С этими словами подполковник торжественно водрузил на стол бутылку дорогой «Каховки». Снова нырнул в сейф. В результате чего объявились две вполне чистые рюмки, лимон и поломанная дольками (когда успел?!) плитка шоколада «Цирк». Мой ножик пришелся как нельзя кстати.
— За ним не меньше десятка трупов, — продолжал рассказывать Матвей Андреевич, ловко откупоривая бутылку. — И ведь что главное: почерк разный! Ну, давайте. — Коньяк забулькал в рюмки, я потянул носом: аромат оказался весьма недурственным. — За успiх нашоi безнадiйноi справы! Ох, попил он из меня кровушки…
Чокнулись. Выпили.
— …почерк, говорю, плавает. Студента-заочника ножом пырнул, кассиршу из «Познани» задушил. Утопление, тупые тяжелые предметы… Вроде вас: работник широкого профиля. — Сравнение подполковника вызывает у меня легкую оторопь, но я полагаю за лучшее смолчать. — Пока додумались второстепенные детали сопоставить! Оказалось, есть-таки почерк. Только неявный. Потом пара свидетелей нашлась. Вот тогда мы его Скоморохом окрестили. Он с жертвами черт-те-что разыгрывал. Футболисты из ДЮСШ буквально вплотную кросс бежали, в Лесопарке вечером, — посмеялись, и дальше рванули. Решили: актеры пьяные дурачатся. Еще по одной? Праздник у нас сегодня. Не каждый день серию берешь. Ну что, родимый город может спать спокойно?!
Дзынь.
— Вам, между прочим, еще повезло, что он в наручниках был и ранен. Когда его, гада, вязали — он всю бригаду раскидал. Едва не ушел. С двумя пулевыми в корпус. Ну, есть Бог на небе, есть! — взяли Скомороха. Вещдоки собраны, свидетели в наличии… Мне сейчас Стратичук по телефону доложил: готов чистосердечное подписать. Взамен, сукин сын, нотариуса требует. Завещание составить решил. Ну ничего, дня три, врачи сказали, протянет — будет ему нотариус. И можно дело закрывать. Кстати, напомните еще раз, откуда те стихи были?

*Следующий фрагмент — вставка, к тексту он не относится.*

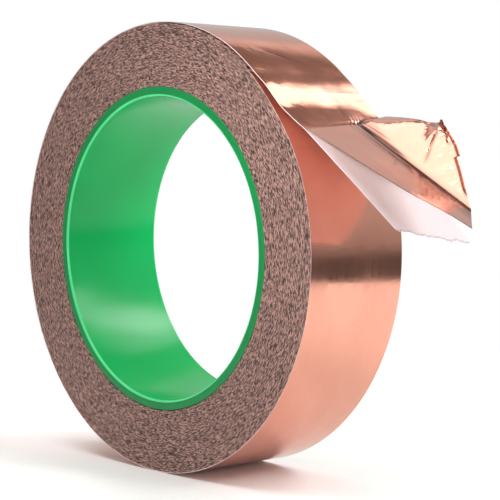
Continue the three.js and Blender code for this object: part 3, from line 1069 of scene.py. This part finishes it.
def torn_edge_painted_shade(x, y):
    """The painted shade along the torn fibres."""
    to_end = liner_length(y) - (x - peel_line(y))
    return 0.8 * np.exp(-((to_end / 0.35) ** 2))


x, y = tail_grid(LINER_ROWS, LINER_COLUMNS, SEAM, liner_length, LINER_MARGIN)
# The torn edge of the liner gets painted shade.
peeled_liner = thin_sheet("peeled_liner_end", x, y, liner_surface, *layers["liner"], liner, handled_lift,
                          torn_edge_painted_shade)
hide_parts("peeled_liner")
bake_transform(peeled_liner)

# %% [markdown]
# ## The starter tab
#
# The double-sided tab that starts the first turn is hidden between the core and the winding. The CAD shape
# is right as it is, so it only gets a finish: off-white tissue with a slight gloss.

# %% Dress the starter tab
def tab_finish():
    finish = Finish("tab_tissue", IOR=1.45)
    fibres = finish.noise(finish.body_place(0.8), detail=4.0)
    tint = finish.colour(finish.spread(fibres, 0, 1), (0.80, 0.77, 0.68, 1), (0.68, 0.64, 0.55, 1))
    return finish.shade(Base_Color=tint, Roughness=finish.spread(fibres, 0.4, 0.6))


tab = frame["nodes"]["starter_tab"]
tab.data.materials.clear()
tab.data.materials.append(tab_finish())
print("starter tab dressed")

# %% [markdown]
# ## Floor, room and light
#
# Polished copper shows the room more than itself, so the room is part of the finish. A pale floor lights
# the lower half. The floor ends a hand's breadth behind the roll, and the darker edge of the table beyond
# it draws the dark line across the copper. In the copper the floor is shown a little darker than it is, so
# that the reflections keep their colour where the floor itself is nearly white. A soft grey wall and a
# darker, warm ceiling give the middle tones, and a pale strip between them draws a light line on the turn.
#
# The lamps are soft boxes, each for one thing. The one above and behind the roll makes the cream band on the
# lifted tape. The one beside it is seen in the bore, as the pale band low on the left. The key, front, left
# and top boxes light the whole roll. Last, a narrow soft spot reaches in under the peeled foil, where the
# paper liner would otherwise lie in its shade.

# %% Floor
FLOOR_REACH = 0.268
FLOOR_CORNERS = 96
FLOOR_IN_MIRROR = (0.81, 0.81, 0.82, 1)


def floor_finish():
    """Plain white paper, a little darker where it is seen in the copper."""
    finish = Finish("floor_white", Roughness=0.6, IOR=1.3)
    cloud = finish.noise(finish.body_place(60), detail=2.0)
    tint = finish.colour(finish.spread(cloud, 0, 1), (0.95, 0.95, 0.95, 1), (0.93, 0.93, 0.93, 1))
    in_mirror = finish.add("LightPath").outputs["Is Glossy Ray"]
    return finish.shade(Base_Color=finish.colour(in_mirror, tint, FLOOR_IN_MIRROR))


floor_mesh = bpy.data.meshes.new("floor")
turns = [TURN * i / FLOOR_CORNERS for i in range(FLOOR_CORNERS)]
rim = [(FLOOR_REACH * math.cos(turn), FLOOR_REACH * math.sin(turn), FLOOR_HEIGHT) for turn in turns]
floor_mesh.from_pydata(rim, [], [tuple(range(FLOOR_CORNERS))])
floor_mesh.materials.append(floor_finish())
floor = bpy.data.objects.new("floor", floor_mesh)
bpy.context.scene.collection.objects.link(floor)
print(f"floor {2 * FLOOR_REACH:.2f} m across")

# %% Room
LEFT_WALL, RIGHT_WALL = 1.0, 0.95
world = bpy.data.worlds.new("room")
bpy.context.scene.world = world
world.use_nodes = True
tree = world.node_tree
tree.nodes.clear()
direction = tree.nodes.new("ShaderNodeTexCoord")
split = tree.nodes.new("ShaderNodeSeparateXYZ")
tree.links.new(direction.outputs["Generated"], split.inputs[0])
half = tree.nodes.new("ShaderNodeMapRange")
half.inputs["From Min"].default_value = -1
tree.links.new(split.outputs["Z"], half.inputs["Value"])
ramp = tree.nodes.new("ShaderNodeValToRGB")
tree.links.new(half.outputs["Result"], ramp.inputs["Fac"])
TABLE_EDGE, WALL_LOW, WALL_HIGH = (0.13,) * 3, (0.42,) * 3, (0.60,) * 3
WALL_TOP = (0.96, 0.78, 0.72)
CEILING = (0.275, 0.225, 0.20)
# Each level has its height, from -1 straight down to 1 straight up, and its colour.
ROOM_LEVELS = (
    (-0.11, TABLE_EDGE),
    (-0.075, TABLE_EDGE),
    (0.0, WALL_LOW),
    (0.20, WALL_HIGH),
    (0.50, WALL_HIGH),
    (0.53, WALL_TOP),
    (0.575, WALL_TOP),
    (0.62, CEILING),
    (1.0, CEILING),
)
stops = ramp.color_ramp.elements
stops.remove(stops[1])
stops[0].color = (*TABLE_EDGE, 1)
for height, tone in ROOM_LEVELS:
    stops.new((height + 1) / 2).color = (*tone, 1)
side = tree.nodes.new("ShaderNodeMapRange")
side.inputs["From Min"].default_value = -1
side.inputs["To Min"].default_value = LEFT_WALL
side.inputs["To Max"].default_value = RIGHT_WALL
tree.links.new(split.outputs["X"], side.inputs["Value"])
around = tree.nodes.new("ShaderNodeBackground")
tree.links.new(ramp.outputs["Color"], around.inputs["Color"])
tree.links.new(side.outputs["Result"], around.inputs["Strength"])
backdrop = tree.nodes.new("ShaderNodeBackground")
backdrop.inputs["Color"].default_value = (1, 1, 1, 1)
path = tree.nodes.new("ShaderNodeLightPath")
choice = tree.nodes.new("ShaderNodeMixShader")
tree.links.new(path.outputs["Is Camera Ray"], choice.inputs["Fac"])
tree.links.new(around.outputs[0], choice.inputs[1])
tree.links.new(backdrop.outputs[0], choice.inputs[2])
output = tree.nodes.new("ShaderNodeOutputWorld")
tree.links.new(choice.outputs[0], output.inputs["Surface"])


# %% Lights
SPOT_CONE = math.radians(13)
SPOT_SOFTNESS = 0.8
SPOT_RADIUS = 0.04


def hang(name, lamp, place, aim):
    """Puts a lamp in the room, turned towards its aim and not seen itself."""
    holder = bpy.data.objects.new(name, lamp)
    holder.location = place
    holder.rotation_euler = (Vector(aim) - Vector(place)).to_track_quat("-Z", "Y").to_euler()
    holder.visible_camera = False
    bpy.context.scene.collection.objects.link(holder)
    print(f"{name}: {lamp.energy:.2f} W")


def soft_box(name, place, size, brightness, aim=(0, 0, 0)):
    """A rectangular lamp that looks as bright as brightness from anywhere in front of it."""
    lamp = bpy.data.lights.new(name, "AREA")
    lamp.shape = "RECTANGLE"
    lamp.size, lamp.size_y = size
    lamp.energy = brightness * size[0] * size[1] * math.pi
    hang(name, lamp, place, aim)


def soft_spot(name, place, power, aim):
    """A lamp with a narrow soft cone."""
    lamp = bpy.data.lights.new(name, "SPOT")
    lamp.energy = power
    lamp.spot_size = SPOT_CONE
    lamp.spot_blend = SPOT_SOFTNESS
    lamp.shadow_soft_size = SPOT_RADIUS
    hang(name, lamp, place, aim)


soft_box("back_box", (0.13, 0.42, 0.45), (0.32, 0.22), 2.8, aim=(0.045, 0, 0.035))
soft_box("bore_box", (0.21, 0.37, 0.39), (0.30, 0.13), 5.2, aim=(-0.033, 0, -0.02))
soft_box("left_box", (-0.35, 0.07, 0.72), (0.72, 0.45), 2.0)
soft_box("key_box", (0.80, 0.30, 0.75), (0.5, 0.5), 8.0)
soft_box("front_box", (0.64, -0.80, 0.09), (0.8, 0.26), 4.2)
soft_spot("liner_spot", (0.45, -0.42, 0.05), 15.0, aim=(0.055, -0.012, 0.041))
soft_box("top_box", (0.0, -0.30, 0.9), (0.8, 0.4), 4.2)
bpy.context.scene.view_settings.view_transform = "Standard"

— Какие? А-а… Шекспир, «Отелло».
— Это где негр бабу свою душит?
— Да.
— Ну-ка, ну-ка!
— «Но ты меня пугаешь. Ты зловещ, когда вращаешь в бешенстве глазами, и как я ни чиста перед тобой, мне страшно…» Матвей Андреевич, он ее после этого не сразу душит! Там у них диалог. Потом Отелло душит Дездемону и, не додушив, дважды ударяет кинжалом.
— Точно! Нож у него отобрали. Значит, собирался сперва душить, а потом ножом… Ясно. Жаль, Валерий Яковлевич, что мы с вами раньше не познакомились! Привлекли бы в качестве эксперта!
Мы оба смеемся этой несмешной шутке, подполковник наливает по новой: «За все, что хорошо кончается!» — и как раз, когда мы чокаемся, раздается стук в дверь.
На пороге, в сопровождении дежурного, объявляется моя Наталья.
3
Пока мы ехали домой — втридорога, в полуночном такси, — Наталья сперва дулась: я, дескать, вся изнервничалась, а он с ментами коньяк глушит! Потом вдруг замолчала, прижалась ко мне, и так мы сидели, обнявшись, до самого дома. Мир. Все обошлось, все хорошо. Все она прекрасно понимает. И я ее понимаю: переволновалась за любимого мужа.
Денис уже дрыхнул, а вот мы долго не могли уснуть. Лежали в постели, я Наташке излагал свои похождения, красочно, в лицах, расплескивая остатки испуга, переплавляя их в смех, в пустячную клоунаду, а дальше как-то внезапно…
Нет, не заснули.
Наоборот.
Разбудил меня телефонный звонок. В половине десятого. Звонил щекастый подполковник Качка. Просил зайти, сверить и подписать свидетельские показания. Но уже не в привокзальное отделение, а на Совнаркомовскую, в «Серый Дом». На аудиенцию к следователю я отправился пешком, благо от улицы Фрунзе до Совнаркомовской рукой подать. Символично, однако: Фрунзе вроде бы и числился в наркомах, если не ошибаюсь.